A new community sustainability major will be offered this fall at the University of Wisconsin-Stevens Point, integrating the social, ethical and political dimensions of environmental sciences with the tools to foster community change.

The degree will include courses in several disciplines as diverse as psychology and chemistry. The program complements existing sustainability degrees at UW-Stevens Point that center on resource management, food systems and education. No similar program exists within the UW System.

Graduates in the new major will be poised to solve complex problems with training that melds science principles with the capacity to mobilize people and resources. Several new courses, including Sustainability as a Profession, will be added to the fall course catalog in this key area of study.

Geography Professor Samantha Kaplan led development of the community sustainability program. She said it caters to science-focused students who want to put their knowledge to work in building and developing sustainable organizations or communities.

“UW-Stevens Point is already a sustainability destination campus, and this program offers another avenue for our students to be part of the solution,” Kaplan said. As an educator, I want students to understand global challenges and prepare them to implement sustainability principles in their lives and professions.”
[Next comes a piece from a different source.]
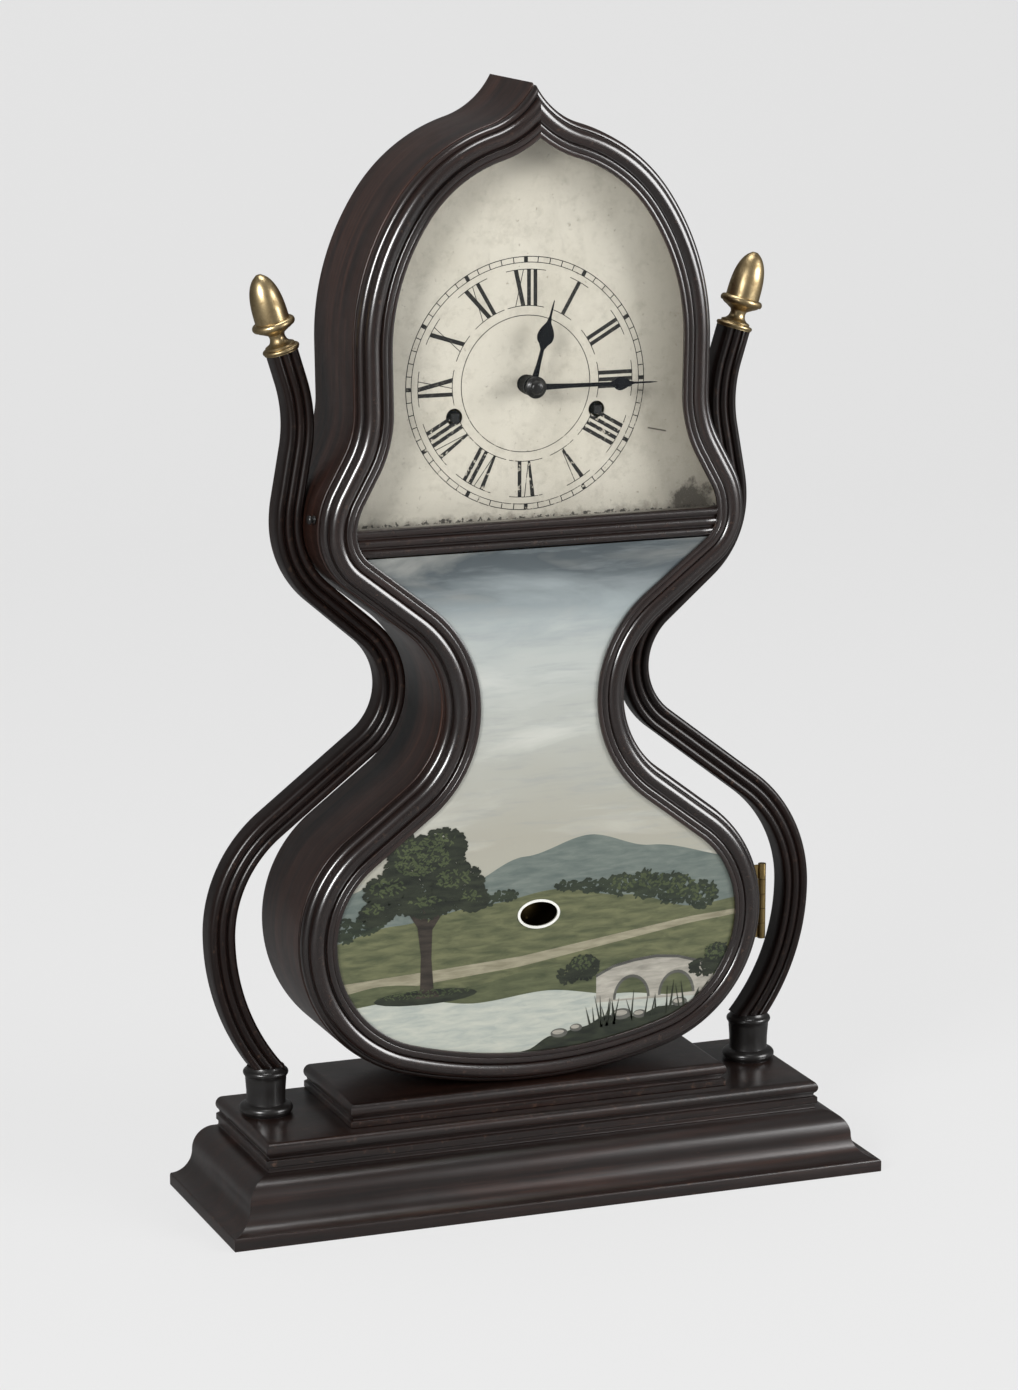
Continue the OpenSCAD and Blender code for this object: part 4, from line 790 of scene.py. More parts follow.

A huge strength of the program is that community sustainability will provide a foundation in environmental science and climate change as it leverages robust skills in urban planning and policy, ethics, justice and organizational leadership. “We haven’t had a way to bring all the expertise together before,” Kaplan said.

Several faculty members worked together to develop the curriculum, including Philosophy Professor Chris Diehm, who coordinates UWSP’s environmental ethics program. Those who major in community sustainability will also earn the environmental ethics certificate and fulfill requirements for the environmental justice certificate and the environmental studies minor. The major will provide internship experience in the community.

“Our university has expertise in natural resources science, but this will deeply integrate humanities and science, from the start,” said Diehm.

In addition to the first 40 required core credits, students will choose an emphasis track of either resilient urban systems and policy or environmental justice and community leadership.

Community sustainability graduates will be well prepared to use their knowledge for urban planning and development work and to address an array of justice concerns related to the environment. The new interdisciplinary major will provide a common experience for those students hoping to lead environmental efforts for the 21st century.